Thinking critically about your profession and your domains of expertise has multiple benefits.

As the article states in its introduction, it helps you stand out and get noticed in your field. Cao writes:

Your spiky point of view showcases how you approach your craft. It shows why you make the decisions you make. It shows you're thinking rigorously and interpreting what's going on around you.

A spiky point of view is almost impossible to imitate. It's unique to each person, which is why it's such a powerful competitive advantage. It's rooted in your conviction and authenticity.

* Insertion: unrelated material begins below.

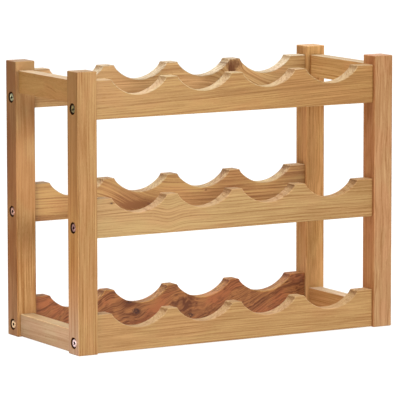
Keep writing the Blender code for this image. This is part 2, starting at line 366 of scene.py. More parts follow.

It also helps you develop. Reflecting on your work, and your opinions about your work, can help you grow and improve. In fact, I'd say it's essential: an iterative process of forming opinions, testing them, and correcting them, is a key part of growing as a professional. Without that curiosity, you risk becoming a machine: you may be great at following the guidelines someone else sets for you, and produce acceptable work, but you'll stumble as soon as you're faced with adapting yourself to a new situation, or when you hit the inevitable exceptions to the rules.

The value of articulating your opinions

In addition to developing and testing your opinions, it's important to express them.

Cao's focus is on how your indidual opinions can help you stand out. That doesn't really work if you keep your thoughts to yourself.

By sharing your opinions, you also give back to your professional discipline, so long as you're following Cao's standards for a good 'spiky' opinion: open to debate, reasoned, with some evidence.

The exercise of articulating your opinion also helps you examine it. To give one example: the process of writing this article has taken me from a gut feeling that 'spiky' wasn't quite the right term, to a list of potential reasons underlying the word choice, and a deeper engagement with Cao's main point. If I'd just read the article and thought about it a bit, I wouldn't have had to think as thoroughly (I probably also wouldn't have retained the information I read).

Wrap up

Although I think the term 'spiky' doesn't really work to describe the type of opinion-forming that Cao is advocating, I agree with her that this reflective and critical thinking is important as professionals.

My next step is to try Cao's short exercise, and see if I can articulate a few tech writing opinions. I'd suggest giving it a try, whatever profession you're in.